High-quality UV optoelectrical and high-mobility T-ODL/Ti:ZnO epilayers on an amorphous substrate through tailoring the interfacial nucleation process by atomic layer deposition

Abstract

Recent efforts on extending the applications of ALD films as the main functional layer in electronic and photonic devices, beyond insertion and encapsulation, have been hindered by their poor crystallinity and the resulting inferior electrical/optical performances, which could be largely due to misoriented initial nucleation during the ALD growth.

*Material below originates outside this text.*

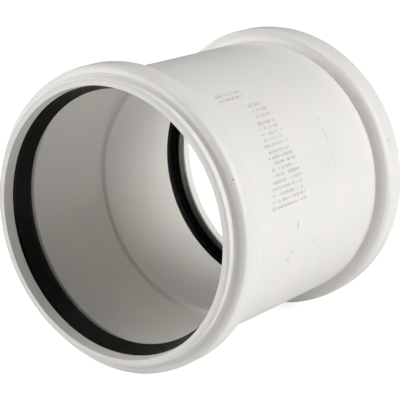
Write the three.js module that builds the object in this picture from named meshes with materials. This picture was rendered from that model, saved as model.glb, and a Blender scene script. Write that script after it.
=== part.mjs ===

In this study, we have developed a facile and substrate-independent approach for crystalline improvement in ZnO films by ALD at low temperatures through tailoring the initial nucleation orientation process using an ultra-thin oriented doped layer (ODL), which is found to induce strong orientation and significant improvement in the crystal quality, largely decreasing the grain boundary (GB) area. Strong and complete a-axis- and c-axis-oriented films are achieved by tuning the thickness and composition of ODL, respectively, with highly enhanced UV luminescence and electrical properties owing to the decrease in surface states at GB. In particular, the optimized 15 nm-ODL/Ti:ZnO (1t39z) film with c-axis orientation shows minimum resistivity of 4.5 × 10⁻⁴ Ω cm, and the intensity of its UV emission is 15.3 times stronger than that of the film without ODL. Moreover, the optimum ODL/Ti:ZnO film is found to have excellent heat treatment performance due to good initial crystallinity and high in-plane symmetry of the c-axis, and it exhibits quasi-single crystal structure under TEM after annealing at 650 °C with mobility as high as 46.8 cm² V⁻¹ s⁻¹ and minimum resistivity of 2 × 10⁻⁴ Ω cm. This study sheds light on the growth mechanism of ALD and provides a promising approach for achieving high-quality ALD films, which is of significance for fabricating high-quality devices on the nanoscale.